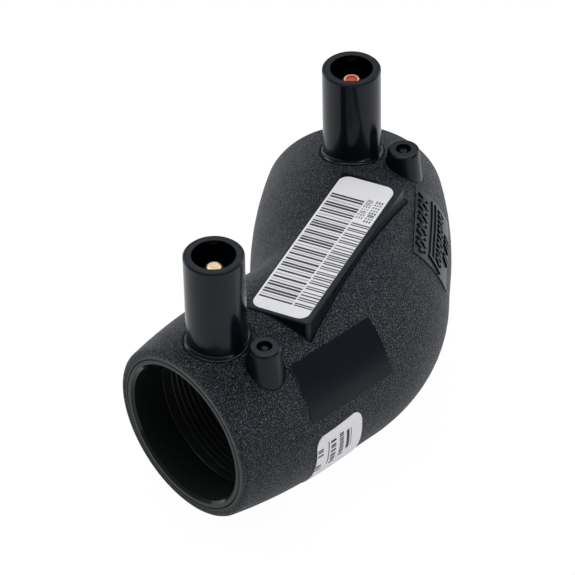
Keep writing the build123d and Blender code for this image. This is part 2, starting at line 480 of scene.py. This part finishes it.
def label_stock(name, low, high):
    """White coated label film, with a trace of fibre and handling."""
    finish = Finish(name, Specular_IOR_Level=0.4)
    point = finish.place()[0]
    fibre = finish.noise(point, 0.35 * MM, detail=4, roughness=0.65)
    cloud = finish.noise(point, 9 * MM)
    clean = fibre * 0.5 + cloud * 0.5
    finish.feed(
        Base_Color=finish.blend(clean, grey(low, (1, 0.98, 1.01)), grey(high, (1, 0.985, 1.02))),
        Roughness=0.42 + cloud * 0.16,
        Normal=finish.bump(fibre, 0.008 * MM),
    )
    return finish.material


def printing_ink(name, value):
    """Thermal print, slightly broken up."""
    finish = Finish(name, Specular_IOR_Level=0.4)
    wear = finish.noise(finish.place()[0], 0.25 * MM, detail=3)
    finish.feed(
        Base_Color=finish.blend(wear.step(0.62, 0.08), grey(value), grey(value + 0.08)),
        Roughness=0.4 + wear * 0.15,
        Normal=finish.bump(wear, 0.004 * MM),
    )
    return finish.material


def dress(name, material):
    """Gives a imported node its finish."""
    slots = nodes[name].data.materials
    slots.clear()
    slots.append(material)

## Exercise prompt
Write out the whole listing again, exactly as it stands.

## Finished exercise
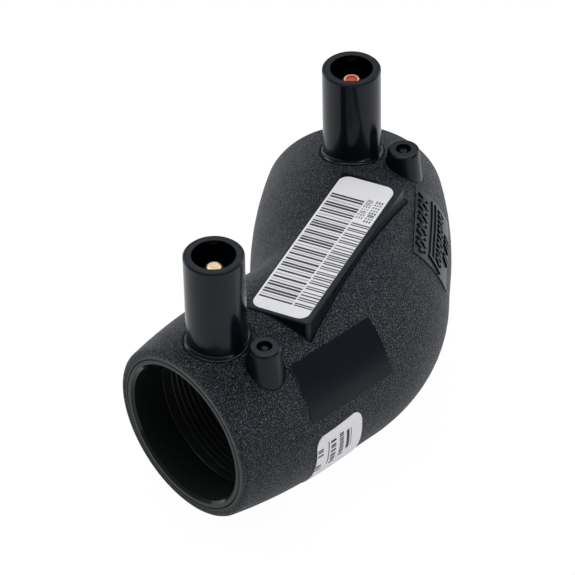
Keep writing the build123d and Blender code for this image. This is part 2, starting at line 480 of scene.py. This part finishes it.
def label_stock(name, low, high):
    """White coated label film, with a trace of fibre and handling."""
    finish = Finish(name, Specular_IOR_Level=0.4)
    point = finish.place()[0]
    fibre = finish.noise(point, 0.35 * MM, detail=4, roughness=0.65)
    cloud = finish.noise(point, 9 * MM)
    clean = fibre * 0.5 + cloud * 0.5
    finish.feed(
        Base_Color=finish.blend(clean, grey(low, (1, 0.98, 1.01)), grey(high, (1, 0.985, 1.02))),
        Roughness=0.42 + cloud * 0.16,
        Normal=finish.bump(fibre, 0.008 * MM),
    )
    return finish.material


def printing_ink(name, value):
    """Thermal print, slightly broken up."""
    finish = Finish(name, Specular_IOR_Level=0.4)
    wear = finish.noise(finish.place()[0], 0.25 * MM, detail=3)
    finish.feed(
        Base_Color=finish.blend(wear.step(0.62, 0.08), grey(value), grey(value + 0.08)),
        Roughness=0.4 + wear * 0.15,
        Normal=finish.bump(wear, 0.004 * MM),
    )
    return finish.material


def dress(name, material):
    """Gives a imported node its finish."""
    slots = nodes[name].data.materials
    slots.clear()
    slots.append(material)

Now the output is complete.